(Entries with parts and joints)
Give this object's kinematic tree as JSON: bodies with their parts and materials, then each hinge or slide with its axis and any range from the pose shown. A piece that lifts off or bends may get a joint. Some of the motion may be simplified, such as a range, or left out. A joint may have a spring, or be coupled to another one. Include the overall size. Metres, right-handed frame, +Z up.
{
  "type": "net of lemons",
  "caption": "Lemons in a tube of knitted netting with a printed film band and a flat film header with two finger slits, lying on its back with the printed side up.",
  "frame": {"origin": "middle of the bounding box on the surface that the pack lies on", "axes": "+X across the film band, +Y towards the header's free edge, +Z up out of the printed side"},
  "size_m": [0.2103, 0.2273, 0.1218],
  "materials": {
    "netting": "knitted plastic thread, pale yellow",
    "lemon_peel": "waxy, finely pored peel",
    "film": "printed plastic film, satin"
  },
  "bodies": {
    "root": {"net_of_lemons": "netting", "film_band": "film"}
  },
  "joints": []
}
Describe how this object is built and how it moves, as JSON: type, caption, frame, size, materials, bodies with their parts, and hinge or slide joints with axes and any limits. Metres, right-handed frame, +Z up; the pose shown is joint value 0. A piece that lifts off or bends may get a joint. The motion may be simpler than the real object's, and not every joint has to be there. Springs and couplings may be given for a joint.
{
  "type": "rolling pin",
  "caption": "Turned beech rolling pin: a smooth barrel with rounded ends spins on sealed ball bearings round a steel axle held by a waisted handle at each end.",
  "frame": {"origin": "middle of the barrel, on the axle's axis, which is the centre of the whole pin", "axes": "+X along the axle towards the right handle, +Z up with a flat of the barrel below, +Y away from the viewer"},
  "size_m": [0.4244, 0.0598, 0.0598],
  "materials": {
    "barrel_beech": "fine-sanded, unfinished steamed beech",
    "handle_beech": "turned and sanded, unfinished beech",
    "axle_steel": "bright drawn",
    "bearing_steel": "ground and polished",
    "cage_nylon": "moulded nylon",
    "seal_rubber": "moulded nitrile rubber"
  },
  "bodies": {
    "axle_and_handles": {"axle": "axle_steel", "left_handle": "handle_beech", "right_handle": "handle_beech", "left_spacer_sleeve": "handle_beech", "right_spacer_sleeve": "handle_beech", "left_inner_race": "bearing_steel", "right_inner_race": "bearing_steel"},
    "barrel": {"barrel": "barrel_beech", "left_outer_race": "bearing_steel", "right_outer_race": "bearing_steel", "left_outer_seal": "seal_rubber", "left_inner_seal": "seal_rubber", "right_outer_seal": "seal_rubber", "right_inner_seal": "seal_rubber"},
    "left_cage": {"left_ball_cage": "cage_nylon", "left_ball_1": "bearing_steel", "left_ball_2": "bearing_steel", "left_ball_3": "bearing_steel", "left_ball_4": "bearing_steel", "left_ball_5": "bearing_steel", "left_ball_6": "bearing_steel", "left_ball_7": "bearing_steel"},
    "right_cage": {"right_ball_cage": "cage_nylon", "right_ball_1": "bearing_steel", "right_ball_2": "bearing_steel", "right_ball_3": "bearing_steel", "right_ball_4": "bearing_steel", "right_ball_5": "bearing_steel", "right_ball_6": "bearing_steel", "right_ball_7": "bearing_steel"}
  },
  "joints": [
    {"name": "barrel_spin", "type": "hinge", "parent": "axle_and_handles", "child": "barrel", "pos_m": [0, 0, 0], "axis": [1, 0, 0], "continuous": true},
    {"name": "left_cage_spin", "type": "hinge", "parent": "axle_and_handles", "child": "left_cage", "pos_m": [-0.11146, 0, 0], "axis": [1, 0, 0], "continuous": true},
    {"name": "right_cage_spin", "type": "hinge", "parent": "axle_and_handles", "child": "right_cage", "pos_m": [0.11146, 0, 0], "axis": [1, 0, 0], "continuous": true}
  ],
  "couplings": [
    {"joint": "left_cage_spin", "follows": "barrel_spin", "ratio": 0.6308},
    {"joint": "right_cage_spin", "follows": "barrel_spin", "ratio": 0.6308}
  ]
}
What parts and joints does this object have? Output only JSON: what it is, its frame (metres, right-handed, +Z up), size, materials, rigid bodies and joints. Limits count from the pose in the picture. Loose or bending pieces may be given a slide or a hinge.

SHORT EXERCISE - Give the data again, exactly as it stands.

REPLY -
Give this object's kinematic tree as JSON: bodies with their parts and materials, then each hinge or slide with its axis and any range from the pose shown. A piece that lifts off or bends may get a joint. Some of the motion may be simplified, such as a range, or left out. A joint may have a spring, or be coupled to another one. Include the overall size. Metres, right-handed frame, +Z up.
{
  "type": "net of lemons",
  "caption": "Lemons in a tube of knitted netting with a printed film band and a flat film header with two finger slits, lying on its back with the printed side up.",
  "frame": {"origin": "middle of the bounding box on the surface that the pack lies on", "axes": "+X across the film band, +Y towards the header's free edge, +Z up out of the printed side"},
  "size_m": [0.2103, 0.2273, 0.1218],
  "materials": {
    "netting": "knitted plastic thread, pale yellow",
    "lemon_peel": "waxy, finely pored peel",
    "film": "printed plastic film, satin"
  },
  "bodies": {
    "root": {"net_of_lemons": "netting", "film_band": "film"}
  },
  "joints": []
}
Describe how this object is built and how it moves, as JSON: type, caption, frame, size, materials, bodies with their parts, and hinge or slide joints with axes and any limits. Metres, right-handed frame, +Z up; the pose shown is joint value 0. A piece that lifts off or bends may get a joint. The motion may be simpler than the real object's, and not every joint has to be there. Springs and couplings may be given for a joint.
{
  "type": "rolling pin",
  "caption": "Turned beech rolling pin: a smooth barrel with rounded ends spins on sealed ball bearings round a steel axle held by a waisted handle at each end.",
  "frame": {"origin": "middle of the barrel, on the axle's axis, which is the centre of the whole pin", "axes": "+X along the axle towards the right handle, +Z up with a flat of the barrel below, +Y away from the viewer"},
  "size_m": [0.4244, 0.0598, 0.0598],
  "materials": {
    "barrel_beech": "fine-sanded, unfinished steamed beech",
    "handle_beech": "turned and sanded, unfinished beech",
    "axle_steel": "bright drawn",
    "bearing_steel": "ground and polished",
    "cage_nylon": "moulded nylon",
    "seal_rubber": "moulded nitrile rubber"
  },
  "bodies": {
    "axle_and_handles": {"axle": "axle_steel", "left_handle": "handle_beech", "right_handle": "handle_beech", "left_spacer_sleeve": "handle_beech", "right_spacer_sleeve": "handle_beech", "left_inner_race": "bearing_steel", "right_inner_race": "bearing_steel"},
    "barrel": {"barrel": "barrel_beech", "left_outer_race": "bearing_steel", "right_outer_race": "bearing_steel", "left_outer_seal": "seal_rubber", "left_inner_seal": "seal_rubber", "right_outer_seal": "seal_rubber", "right_inner_seal": "seal_rubber"},
    "left_cage": {"left_ball_cage": "cage_nylon", "left_ball_1": "bearing_steel", "left_ball_2": "bearing_steel", "left_ball_3": "bearing_steel", "left_ball_4": "bearing_steel", "left_ball_5": "bearing_steel", "left_ball_6": "bearing_steel", "left_ball_7": "bearing_steel"},
    "right_cage": {"right_ball_cage": "cage_nylon", "right_ball_1": "bearing_steel", "right_ball_2": "bearing_steel", "right_ball_3": "bearing_steel", "right_ball_4": "bearing_steel", "right_ball_5": "bearing_steel", "right_ball_6": "bearing_steel", "right_ball_7": "bearing_steel"}
  },
  "joints": [
    {"name": "barrel_spin", "type": "hinge", "parent": "axle_and_handles", "child": "barrel", "pos_m": [0, 0, 0], "axis": [1, 0, 0], "continuous": true},
    {"name": "left_cage_spin", "type": "hinge", "parent": "axle_and_handles", "child": "left_cage", "pos_m": [-0.11146, 0, 0], "axis": [1, 0, 0], "continuous": true},
    {"name": "right_cage_spin", "type": "hinge", "parent": "axle_and_handles", "child": "right_cage", "pos_m": [0.11146, 0, 0], "axis": [1, 0, 0], "continuous": true}
  ],
  "couplings": [
    {"joint": "left_cage_spin", "follows": "barrel_spin", "ratio": 0.6308},
    {"joint": "right_cage_spin", "follows": "barrel_spin", "ratio": 0.6308}
  ]
}
What parts and joints does this object have? Output only JSON: what it is, its frame (metres, right-handed, +Z up), size, materials, rigid bodies and joints. Limits count from the pose in the picture. Loose or bending pieces may be given a slide or a hinge.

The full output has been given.